>> start RECORDED DATA

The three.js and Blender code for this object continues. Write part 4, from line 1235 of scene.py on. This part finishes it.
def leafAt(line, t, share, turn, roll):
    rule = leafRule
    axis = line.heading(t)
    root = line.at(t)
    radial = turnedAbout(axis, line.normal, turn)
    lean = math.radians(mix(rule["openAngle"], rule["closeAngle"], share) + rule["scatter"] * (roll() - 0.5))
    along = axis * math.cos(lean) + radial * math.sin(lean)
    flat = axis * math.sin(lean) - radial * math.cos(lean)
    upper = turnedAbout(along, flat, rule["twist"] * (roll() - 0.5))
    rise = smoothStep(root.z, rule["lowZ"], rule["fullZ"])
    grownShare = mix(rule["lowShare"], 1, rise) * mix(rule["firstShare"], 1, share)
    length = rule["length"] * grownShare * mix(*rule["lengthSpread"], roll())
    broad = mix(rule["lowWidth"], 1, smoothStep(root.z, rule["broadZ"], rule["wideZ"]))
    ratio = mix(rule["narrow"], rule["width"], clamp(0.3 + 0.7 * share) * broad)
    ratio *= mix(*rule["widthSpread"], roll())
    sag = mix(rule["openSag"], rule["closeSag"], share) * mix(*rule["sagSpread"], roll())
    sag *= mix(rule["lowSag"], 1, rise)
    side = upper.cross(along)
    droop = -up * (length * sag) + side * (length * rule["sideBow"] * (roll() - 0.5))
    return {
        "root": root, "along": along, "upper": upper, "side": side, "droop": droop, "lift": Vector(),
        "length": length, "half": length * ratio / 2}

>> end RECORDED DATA

REQUIRED WORK →
Copy out the whole listing, exactly as written.

CORRECT RESULT →
The three.js and Blender code for this object continues. Write part 4, from line 1235 of scene.py on. This part finishes it.
def leafAt(line, t, share, turn, roll):
    rule = leafRule
    axis = line.heading(t)
    root = line.at(t)
    radial = turnedAbout(axis, line.normal, turn)
    lean = math.radians(mix(rule["openAngle"], rule["closeAngle"], share) + rule["scatter"] * (roll() - 0.5))
    along = axis * math.cos(lean) + radial * math.sin(lean)
    flat = axis * math.sin(lean) - radial * math.cos(lean)
    upper = turnedAbout(along, flat, rule["twist"] * (roll() - 0.5))
    rise = smoothStep(root.z, rule["lowZ"], rule["fullZ"])
    grownShare = mix(rule["lowShare"], 1, rise) * mix(rule["firstShare"], 1, share)
    length = rule["length"] * grownShare * mix(*rule["lengthSpread"], roll())
    broad = mix(rule["lowWidth"], 1, smoothStep(root.z, rule["broadZ"], rule["wideZ"]))
    ratio = mix(rule["narrow"], rule["width"], clamp(0.3 + 0.7 * share) * broad)
    ratio *= mix(*rule["widthSpread"], roll())
    sag = mix(rule["openSag"], rule["closeSag"], share) * mix(*rule["sagSpread"], roll())
    sag *= mix(rule["lowSag"], 1, rise)
    side = upper.cross(along)
    droop = -up * (length * sag) + side * (length * rule["sideBow"] * (roll() - 0.5))
    return {
        "root": root, "along": along, "upper": upper, "side": side, "droop": droop, "lift": Vector(),
        "length": length, "half": length * ratio / 2}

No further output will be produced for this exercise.